#### Data shown

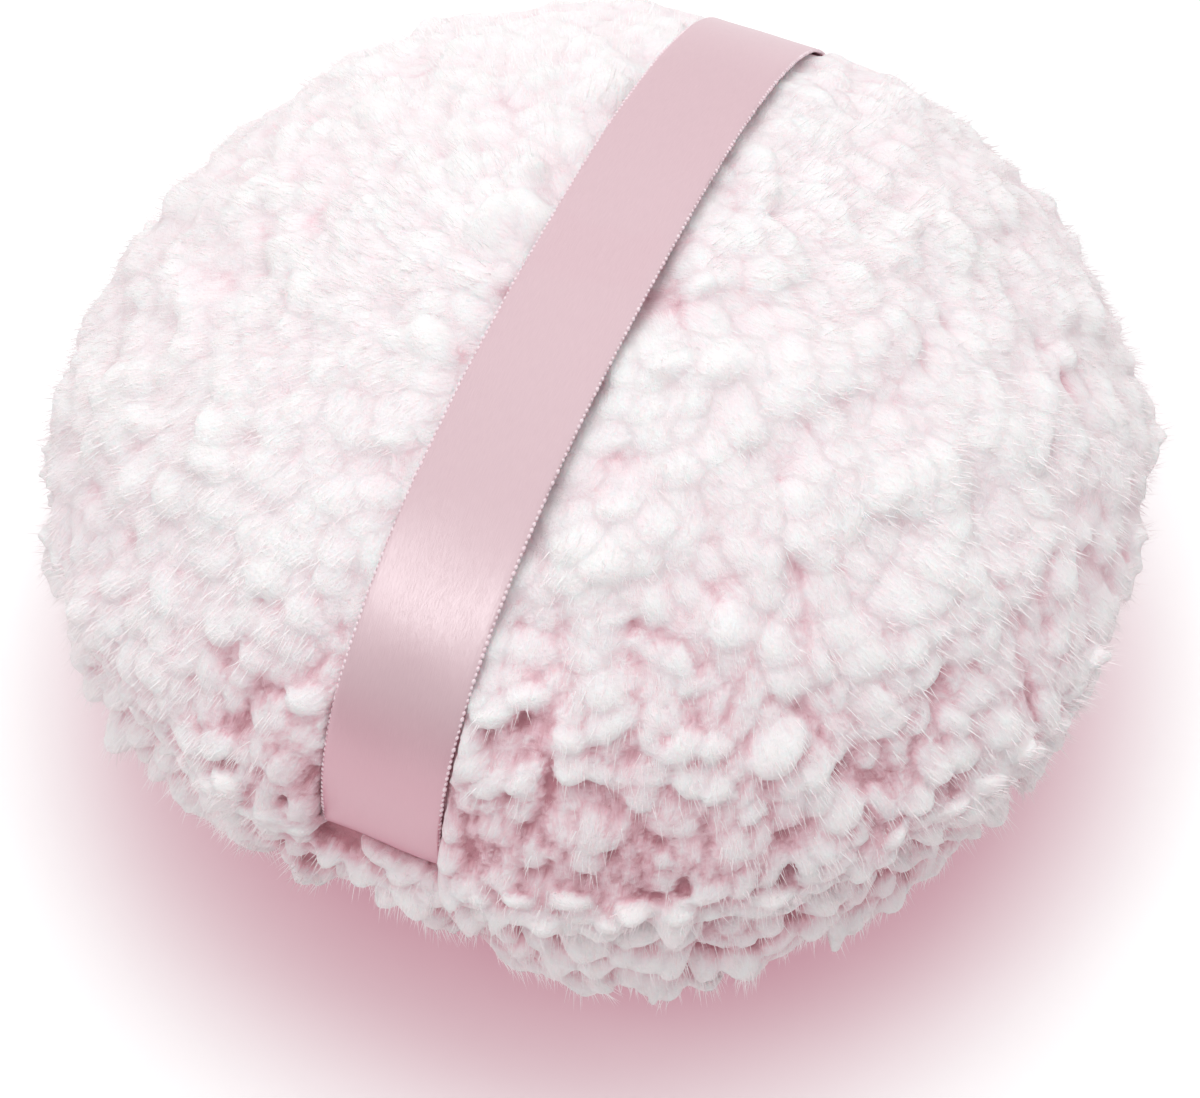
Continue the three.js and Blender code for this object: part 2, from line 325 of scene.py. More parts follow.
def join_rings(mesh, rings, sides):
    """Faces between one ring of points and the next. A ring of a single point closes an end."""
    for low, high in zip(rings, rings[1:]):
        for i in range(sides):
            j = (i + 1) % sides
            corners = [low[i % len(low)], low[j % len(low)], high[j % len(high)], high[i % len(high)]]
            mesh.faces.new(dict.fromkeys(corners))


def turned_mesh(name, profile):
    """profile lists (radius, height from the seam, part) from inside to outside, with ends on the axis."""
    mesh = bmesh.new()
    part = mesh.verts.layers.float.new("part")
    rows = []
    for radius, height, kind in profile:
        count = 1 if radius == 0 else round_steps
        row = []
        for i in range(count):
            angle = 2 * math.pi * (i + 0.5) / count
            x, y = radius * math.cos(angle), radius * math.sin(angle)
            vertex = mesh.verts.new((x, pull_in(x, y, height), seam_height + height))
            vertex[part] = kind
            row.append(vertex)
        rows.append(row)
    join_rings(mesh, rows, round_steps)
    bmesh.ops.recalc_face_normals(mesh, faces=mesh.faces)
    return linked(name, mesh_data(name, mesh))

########

#### [Exercise directions]
Go through the listing and copy all of it exactly.

#### [Final result]
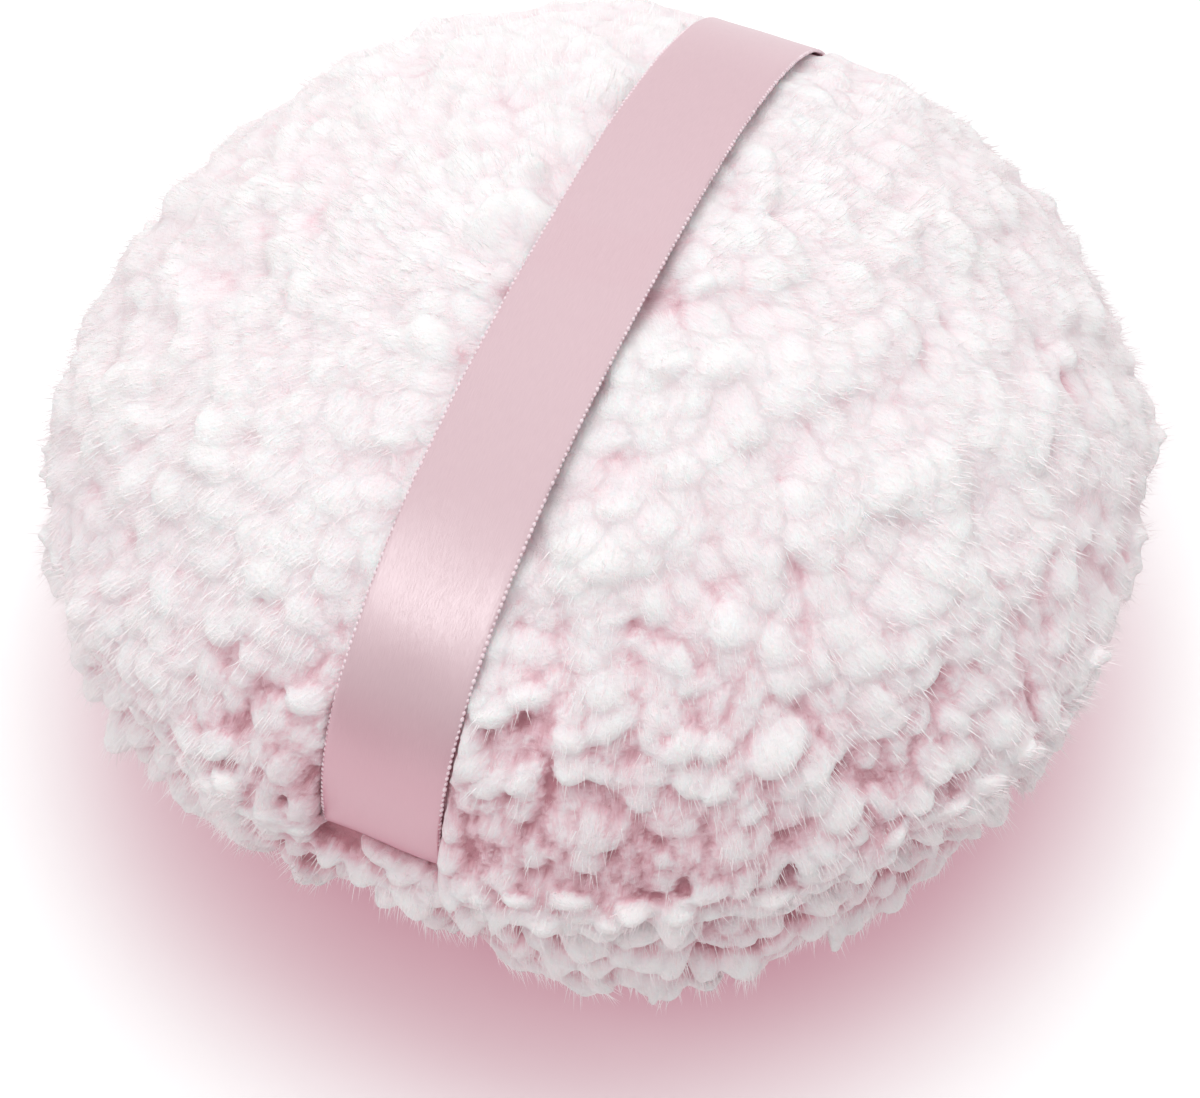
Continue the three.js and Blender code for this object: part 2, from line 325 of scene.py. More parts follow.
def join_rings(mesh, rings, sides):
    """Faces between one ring of points and the next. A ring of a single point closes an end."""
    for low, high in zip(rings, rings[1:]):
        for i in range(sides):
            j = (i + 1) % sides
            corners = [low[i % len(low)], low[j % len(low)], high[j % len(high)], high[i % len(high)]]
            mesh.faces.new(dict.fromkeys(corners))


def turned_mesh(name, profile):
    """profile lists (radius, height from the seam, part) from inside to outside, with ends on the axis."""
    mesh = bmesh.new()
    part = mesh.verts.layers.float.new("part")
    rows = []
    for radius, height, kind in profile:
        count = 1 if radius == 0 else round_steps
        row = []
        for i in range(count):
            angle = 2 * math.pi * (i + 0.5) / count
            x, y = radius * math.cos(angle), radius * math.sin(angle)
            vertex = mesh.verts.new((x, pull_in(x, y, height), seam_height + height))
            vertex[part] = kind
            row.append(vertex)
        rows.append(row)
    join_rings(mesh, rows, round_steps)
    bmesh.ops.recalc_face_normals(mesh, faces=mesh.faces)
    return linked(name, mesh_data(name, mesh))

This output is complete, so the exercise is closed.